The computed score (or a dict with a "score" key).

Return type:

float or dict

Raises:

NotImplementedError – If no scorer is registered for data_source.

Built-in Reward Scorers

JPEG Compressibility

The reward function for JPEG compressibility. It is adapted from https://github.com/kvablack/ddpo-pytorch.

verl_omni.utils.reward_score.jpeg_compressibility.compute_score(solution_image)[source]

The scoring function for JPEG compressibility.
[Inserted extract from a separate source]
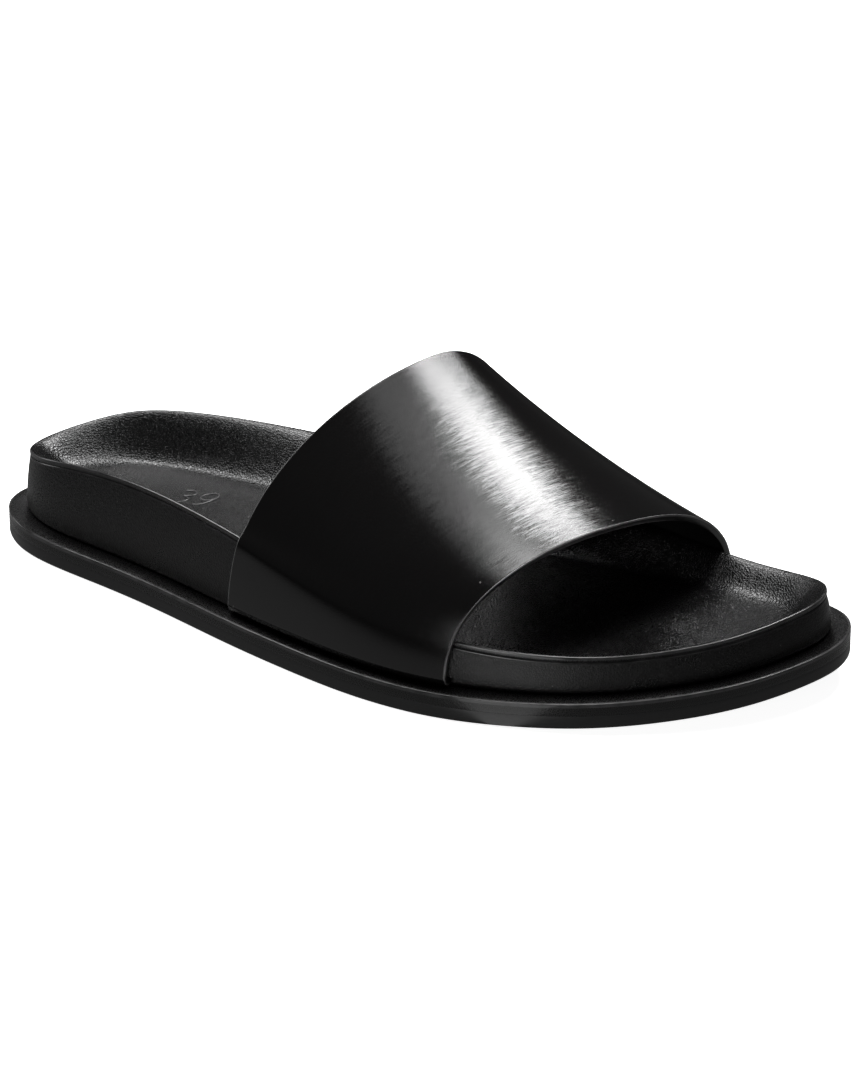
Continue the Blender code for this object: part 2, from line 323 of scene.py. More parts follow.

Parameters:: solution_image – the solution image or video, in shape (C, H, W) or (N, C, H, W).

GRM-based OCR Reward

OCR scoring backed by a generative reward model (GRM).
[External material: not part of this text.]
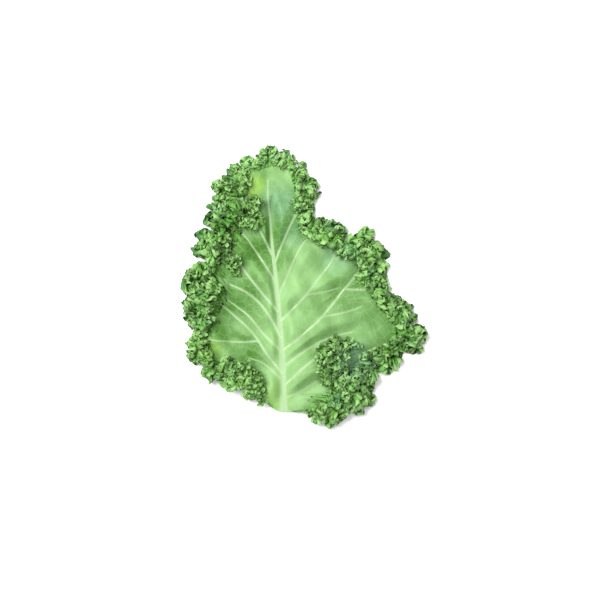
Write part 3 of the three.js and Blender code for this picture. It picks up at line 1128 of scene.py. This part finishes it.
@dataclass(frozen=True)
class LeafFinish:
    """The leaf's skin, by the colours of its parts.

    Attributes:
        blade: Of the open blade.
        blade_mottle_and_shade: Of its darker random mottling, and of the painted shade on it.
        vein: Of the midrib and the side veins.
        frill: Of the frill.
        frill_shade: Of the painted shade in the frill's hollows.
        rim: Of the frill's edges.
        bloom: Of the bluish bloom on the folds.
        bright: Of the yellow-green patches.
        glow: Of the light that comes through.
        translucence: Share of the light that does.
        roughness: Of the skin.
        shine: How strongly it reflects.
        net: The net of veins between the side veins.
        fine_net: The finer net in its cells.
        bump_height: Of the relief of the skin, in metres.
    """

    blade: str = "80ad68"
    blade_mottle_and_shade: str = "3f7416"
    vein: str = "9dba8c"
    frill: str = "5e9739"
    frill_shade: str = "29611d"
    rim: str = "94bf74"
    bloom: str = "709e7a"
    bright: str = "83af32"
    glow: str = "90b85a"
    translucence: float = 0.18
    roughness: float = 0.42
    shine: float = 0.45
    net: Net = Net(150.0, 0.08, 200.0, 0.002)
    fine_net: Net = Net(620.0, 0.1, 700.0, 0.0005)
    bump_height: float = 0.0006

    def material(self) -> bpy.types.Material:
        """Builds the leaf's material.

        Returns:
            The material, which reads the masks and the flat map of the pieces.
        """
        made = Surface("leaf_skin")
        place, flat = made.object_place(), made.flat_place()
        masks = {mask: made.attribute(mask.value) for mask in Mask}
        open_blade = 1 - masks[Mask.FRILL].eased(0.02, 0.35)
        net, fine_net = self.net.lines(made, flat), self.fine_net.lines(made, flat)
        broad, small = made.noise(place, 28.0), made.noise(place, 160.0)
        lines = net * open_blade * 0.28 + fine_net * open_blade * 0.14
        colour = self._colour(made, masks, lines, (broad, made.noise(place, 55.0), small))
        relief = small * 0.3 - net * open_blade * 0.5 - fine_net * 0.25 + broad * 0.3
        height = {"Strength": 0.5, "Distance": self.bump_height, "Height": relief}
        skin = made.node(
            "ShaderNodeBsdfPrincipled",
            {},
            {
                "Base Color": colour,
                "Roughness": self.roughness + 0.2 * small,
                "Specular IOR Level": self.shine,
                "Normal": made.node("ShaderNodeBump", {}, height),
            },
        )
        glow = made.node("ShaderNodeBsdfTranslucent", {}, {"Color": linear(self.glow)})
        return made.finished(made.node("ShaderNodeMixShader", {}, {0: self.translucence, 1: skin, 2: glow}))

    def _colour(
        self, made: Surface, masks: dict[Mask, Value], lines: Value, noises: tuple[Value, Value, Value]
    ) -> Value:
        """Lays the leaf's colours over each other.

        Args:
            made: The surface.
            masks: What the pieces say of each point.
            lines: The nets of fine veins.
            noises: Broad, middling and small noise.

        Returns:
            The colour.
        """
        broad, middling, small = noises
        frill, deep, hollow = masks[Mask.FRILL], masks[Mask.DEEP], masks[Mask.HOLLOW]
        # Darker random mottling from the broad noise, plus painted shade from the shade patches.
        shade = broad.eased(0.4, 0.62) * 0.4 + deep * 0.9
        colour = made.blend(shade, linear(self.blade), self.blade_mottle_and_shade)
        colour = made.blend(frill.eased(0.0, 0.3), colour, self.frill)
        colour = made.blend(masks[Mask.BRIGHT] * 0.8, colour, self.bright)
        bloom = masks[Mask.BLOOM] * (0.35 + 0.5 * small.eased(0.35, 0.65))
        colour = made.blend(bloom, colour, self.bloom)
        patchy = middling.eased(0.52, 0.7) * frill.eased(0.2, 0.6)
        colour = made.blend(patchy * 0.55, colour, self.bloom)
        # Painted shade on the frill: in its hollows, and in the shade patches.
        depth = hollow * 0.75 + deep * frill.eased(0.2, 0.6) * 0.3
        colour = made.blend(depth, colour, self.frill_shade)
        colour = made.blend(masks[Mask.RIM] * 0.7, colour, self.rim)
        colour = made.blend(lines, colour, self.vein)
        return made.blend(masks[Mask.VEIN] * 0.85, colour, self.vein)


@dataclass(frozen=True)
class RibFinish:
    """The midrib and the side veins on the underside.

    Attributes:
        colour: Of the rib.
        streak: Of its faint streaks.
        roughness: Of its skin.
    """

    colour: str = "a5c08a"
    streak: str = "8fae74"
    roughness: float = 0.4

    def material(self) -> bpy.types.Material:
        """Builds the ribs' material.

        Returns:
            The material, with streaks that run along the leaf.
        """
        made = Surface("rib_skin")
        drawn_out = made.vector("MULTIPLY", {0: made.object_place(), 1: (1.0, 0.12, 1.0)})
        streaks = made.noise(drawn_out, 900.0).eased(0.4, 0.65)
        colour = made.blend(streaks, linear(self.colour), self.streak)
        values = {"Base Color": colour, "Roughness": self.roughness}
        return made.finished(made.node("ShaderNodeBsdfPrincipled", {}, values))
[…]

The compute_score_ocr() function sends a generated image to a vision language model served behind an OpenAI-compatible router and uses the model’s transcription, compared to a ground truth, to produce a score in [0, 1].
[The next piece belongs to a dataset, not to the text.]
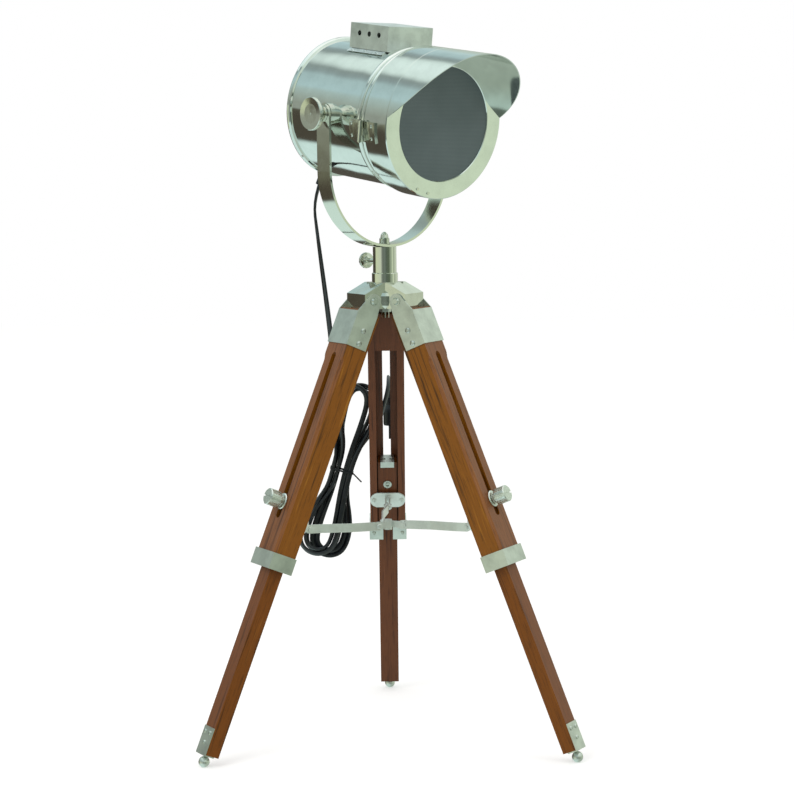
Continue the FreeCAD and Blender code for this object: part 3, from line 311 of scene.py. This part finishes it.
def knurled_steel():
    """Mild steel, turned, with a straight knurl about 1 mm from ridge to ridge, nickel plated:
    the ridges break the reflection into a sparkle. Ridges are 1.3 mm apart."""
    material, tree = new_material("nickelled_steel_knurled")
    where = add_node(tree, "ShaderNodeTexCoord")
    cells = add_node(tree, "ShaderNodeTexVoronoi", {"feature": "F1"}, {
        "Vector": where.outputs["Object"], "Scale": 760.0})
    bump = add_node(tree, "ShaderNodeBump", links={
        "Height": cells.outputs["Distance"], "Strength": 0.5, "Distance": 0.0003})
    # The pits of the knurl are tinted darker than the ridges: painted shade in the hollows.
    tint = ramp(tree, cells.outputs["Distance"], [(0.0, "#AEB4A8"), (0.6, "#E6E9E2")])
    shader = add_node(tree, "ShaderNodeBsdfPrincipled", links={
        "Base Color": tint.outputs["Color"], "Metallic": 1.0, "Roughness": 0.30, "Normal": bump.outputs[0]})
    close_material(tree, shader)
    return material


def lens_glass():
    """Float glass backed with a printed dot screen: a slate grey disc with a fine pale dot
    pattern and a weak reflection. Dots are about 1.6 mm apart."""
    material, tree = new_material("float_glass_dot_screen")
    where = add_node(tree, "ShaderNodeTexCoord")
    flat = add_node(tree, "ShaderNodeMapping", {"vector_type": "TEXTURE"}, {
        "Vector": where.outputs["Object"], "Rotation": tuple(HEAD_TURN), "Location": tuple(TILT_AXIS)})
    parts = add_node(tree, "ShaderNodeSeparateXYZ", links={"Vector": flat.outputs[0]})
    plane = add_node(tree, "ShaderNodeCombineXYZ", links={"X": parts.outputs["Y"], "Y": parts.outputs["Z"]})
    cells = add_node(tree, "ShaderNodeTexVoronoi", {"feature": "F1", "voronoi_dimensions": "2D"}, {
        "Vector": plane.outputs[0], "Scale": 620.0, "Randomness": 0.0})
    dots = ramp(tree, cells.outputs["Distance"], [(0.18, "#63716F"), (0.42, "#546163"), (0.60, "#4B585A")])
    cloud = add_node(tree, "ShaderNodeTexNoise", links={"Vector": plane.outputs[0], "Scale": 14.0, "Detail": 2.0})
    haze = ramp(tree, cloud.outputs["Fac"], [(0.3, "#E2E6E6"), (0.7, "#FFFFFF")])
    colour = add_node(tree, "ShaderNodeMix", {"data_type": "RGBA", "blend_type": "MULTIPLY"}, {
        "Factor": 1.0, 6: dots.outputs["Color"], 7: haze.outputs["Color"]})
    shader = add_node(tree, "ShaderNodeBsdfPrincipled", links={
        "Base Color": colour.outputs[2], "Roughness": 0.42, "Coat Weight": 0.25,
        "Coat Roughness": 0.12, "Specular IOR Level": 0.35})
    close_material(tree, shader)
    return material


def flex_sheath():
    """Flexible vinyl, extruded over two cores: near black, smooth, with soft long highlights."""
    flex = bpy.context.scene.spot_flex
    material, tree = new_material("vinyl_extruded_black")
    where = add_node(tree, "ShaderNodeTexCoord")
    noise = add_node(tree, "ShaderNodeTexNoise", links={
        "Vector": where.outputs["Object"], "Scale": 160.0, "Detail": 3.0})
    tint = ramp(tree, noise.outputs["Fac"], [(0.35, flex.colour), (0.7, "#1B2026")])
    bump = add_node(tree, "ShaderNodeBump", links={
        "Height": noise.outputs["Fac"], "Strength": 0.15, "Distance": 0.0004})
    shader = add_node(tree, "ShaderNodeBsdfPrincipled", links={
        "Base Color": tint.outputs["Color"], "Roughness": 0.30, "Normal": bump.outputs[0],
        "Specular IOR Level": 0.6})
    close_material(tree, shader)
    return material


def moulded_plastic(name, dark, pale, roughness):
    """Moulded plastic: even colour, a fine spark texture of about 0.4 mm."""
    material, tree = new_material(name)
    where = add_node(tree, "ShaderNodeTexCoord")
    noise = add_node(tree, "ShaderNodeTexNoise", links={
        "Vector": where.outputs["Object"], "Scale": 900.0, "Detail": 2.0})
    tint = ramp(tree, noise.outputs["Fac"], [(0.35, dark), (0.7, pale)])
    bump = add_node(tree, "ShaderNodeBump", links={
        "Height": noise.outputs["Fac"], "Strength": 0.2, "Distance": 0.0002})
    shader = add_node(tree, "ShaderNodeBsdfPrincipled", links={
        "Base Color": tint.outputs["Color"], "Roughness": roughness, "Normal": bump.outputs[0]})
    close_material(tree, shader)
    return material


def opal_glass():
    """Blown glass, opal coated inside: white, smooth, faintly translucent."""
    material, tree = new_material("opal_glass_blown")
    where = add_node(tree, "ShaderNodeTexCoord")
    noise = add_node(tree, "ShaderNodeTexNoise", links={"Vector": where.outputs["Object"], "Scale": 60.0})
    tint = ramp(tree, noise.outputs["Fac"], [(0.3, "#EAE8E0"), (0.7, "#F6F5F0")])
    shader = add_node(tree, "ShaderNodeBsdfPrincipled", links={
        "Base Color": tint.outputs["Color"], "Roughness": 0.12, "Specular IOR Level": 0.5})
    close_material(tree, shader)
    return material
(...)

async verl_omni.utils.reward_score.genrm_ocr.compute_score_ocr(data_source: str, solution_image: ndarray | Tensor, ground_truth: str, extra_info: dict, reward_router_address: str, reward_model_tokenizer: PythonBackend = None, model_name: str | None = None)[source]

Compute an image OCR score via a generative reward model (GRM).

The image is sent to a GRM via an OpenAI-compatible router; the returned transcription is compared to ground_truth using Levenshtein distance to yield a score in [0, 1] (1 = perfect match).

Parameters:

data_source – Source dataset identifier. Unused, kept for interface consistency.
solution_image – The solution image or video to be evaluated.
ground_truth – The ground truth text for comparison.
extra_info – Additional information; frame_interval controls video frame subsampling.
reward_router_address – host:port of the GRM router.
reward_model_tokenizer – Tokenizer for the reward model. Unused, kept for interface consistency.
model_name – Name or path of the GRM. Defaults to DEFAULT_GRM_MODEL_PATH.

Returns:

{"score": float, "genrm_response": str}.

Return type:

dict

HTTP Scorer Client

Generic HTTP reward client for external scorer services.

Sends generated images to an external HTTP scorer service using pickle protocol and returns the score. Compatible with all scorer services under rewards_services/api_services/ that accept the standard payload format:

POST with pickle-serialized {"images": List[bytes], "prompts": List[str], "metadata": dict}
Response: pickle-serialized {"scores": List[float]}

async verl_omni.utils.reward_score.http_scorer_client.compute_score(solution_image: Tensor, ground_truth: str, server_url: str, **kwargs) → dict[source]

Compute reward by calling an external HTTP scorer service.

Parameters:

solution_image – Generated image tensor (C, H, W) or (N, C, H, W).
ground_truth – Prompt string passed directly to the scorer service.
server_url – Full URL of the scorer service (e.g., “http://localhost:19082”).

Returns:

dict with “score” key.

UnifiedReward Scorer

Human-preference scoring backed by UnifiedReward 2.0.

async verl_omni.utils.reward_score.unified_reward.compute_score_unified_reward(data_source: str, solution_image: ndarray | Tensor, ground_truth: str, extra_info: dict, reward_router_address: str, reward_model_tokenizer: PythonBackend = None, model_name: str | None = None)[source]

Compute a human-preference score via UnifiedReward 2.0.

The reward model scores the generated image against its text caption on Alignment, Coherence, and Style axes. The returned score is the mean of those axes normalized from the model’s 1-5 scale to [0, 1].

Reward Utilities

verl_omni.utils.reward_score.reward_utils.pil_image_to_base64(image: Image) → str[source]

Convert a PIL Image to a base64-encoded data URI string.

Parameters:: image – The PIL Image to convert.
Returns:: A base64-encoded PNG data URI string (e.g. data:image/png;base64,...).